Got my first selected answer on stackoverflow!  I waited several days to post the full solution, in case the competition in question was still running.  My hope was that people would down vote his question if that was the case.

My solution isn't elegant, but I thought it was a nice example of a recursive function that goes beyond the factorial function you normally see.  Ok, it isn't really a good example of recursion.   It is an example of using tail recursion to eliminate mutable variables that you would use in a while loop.  Oh well.



Thursday, January 6, 2011

Othello in Javascript

A few times I have tried this strategy to learn something new. I try to convert some code from a book into a different language.
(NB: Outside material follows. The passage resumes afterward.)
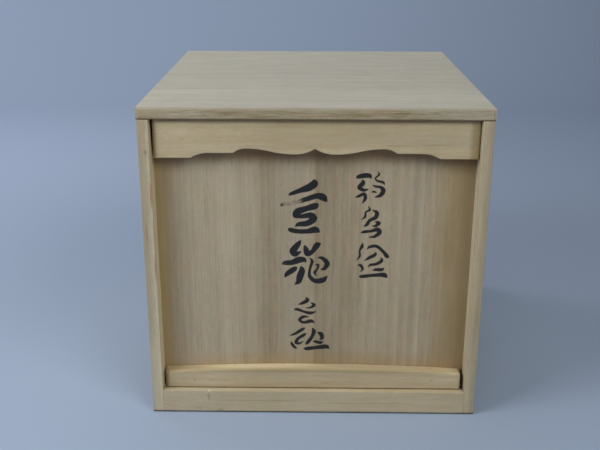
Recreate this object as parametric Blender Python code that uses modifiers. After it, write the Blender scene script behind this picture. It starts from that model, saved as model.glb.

Just copying and running examples out of a book isn't very exciting, and it doesn't force me to understand what is going on in the code.

But porting to another language forces me to understand (better) what the original code is doing, why it is nice in the language used, and how to do the same thing in a different language.

The last few days, I ported code from Peter Norvig's Lisp AI Book into javascript. Learning more about lisp has been a goal of mine for years. Learning javascript is a more recent goal. I have always been interested in AI programming.

Here is the work in progress. Here are some of the known deficiencies:

  • very little testing or cleanup has been done
  • the GUI is a hack
  • there isn't a timer to let the computer know it took too long. On a fast computer, 6 ply look ahead may not be too bad
  • yeah, my use of the google app engine is probably lame. But it serves my static file for me.

The javascript code has a variety of influences. Norvig's code, of course, provides an often literal example. Crockford's book and website were a big help, although I probably didn't succeed in getting the good parts right. My F# experience led to the m_array library object at the top of the javascript file, even though everything I do in that library is probably available in javascript somewhere else.

I probably won't try to add the more advanced AI code from the book, and instead move on to playing with it in lisp.

If you see any dangerous problems here, I would like to know about it.